NYFW Mini-Reviews: Creatures of the Wind, N. Hoolywood, Kimberly Ovitz, Kenneth Cole, and Norma Kamali
NYFW Mini-Reviews: Creatures of the Wind, N. Hoolywood, Kimberly Ovitz, Kenneth Cole, and Norma Kamali
New York Fashion Week is officially off and running as Nemo bears down on the city. But the shows must go on, come sleet or snow. Here are five quick, early recaps from the fall collections. Be sure to stay tuned for more of these mini-reviews as the week progresses.
From left:
Creatures of the Wind's Shane Gabier and Chris Peters unwrapped plenty of buzz from their fall '13 collection, "Candy," a nod to all things fake. The duo made fitting use of synthetic fabrics such as vinyl and poly-film, fused together to create artful incoherence. The patchwork theme felt a little like Proenza Schouler spring '13, but all in all, the taste was sweet.
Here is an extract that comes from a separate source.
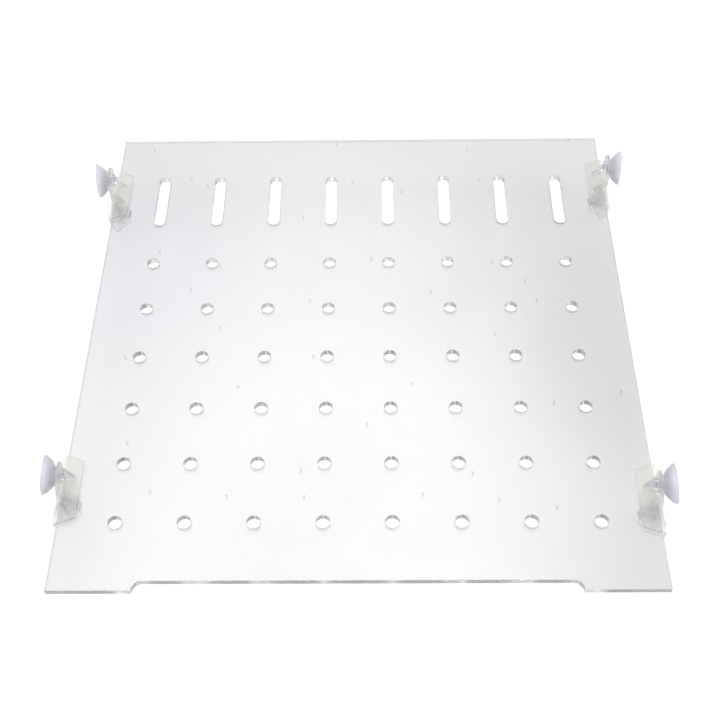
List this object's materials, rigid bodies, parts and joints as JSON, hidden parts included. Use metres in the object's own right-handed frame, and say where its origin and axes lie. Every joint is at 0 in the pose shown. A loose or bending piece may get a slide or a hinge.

Daisuke Obana, creative director of the relatively new men's label N. Hoolywood referenced the mannishly dressed pilot Amelia Earhart for fall. Yet while his jump-off was old-time aviation, particularly in a subtle, simple WW1-era figher-plane motif, his collection appeared thoroughly 2013. Wave to the new urban sky-dweller.
Taking off-kilter inspiration from “the natural defense mechanisms in animals and insects,” Kimberly Ovitz’s collection vacillated between the banal (bodycon bandage dresses, Lurex knitwear) and the bizarre (sarong-like maxi dresses and drawstring pants in hokey hippie-dippy batik prints) with precious little in between.
Leather was the dominant motif in Kenneth Cole’s triumphant return to the runway, lending an edgy, cyberpunk patina to wearable staples like elongated vests, slit-front tulip skirts, and motorcycle jackets.
Norma Kamali made a welcome throwback to her eighties glory days with stretchy raglan-sleeve dresses, updates on her famous quilted sleeping-bag coat, and a slew of seductively vampiric black tulle and lace party dresses.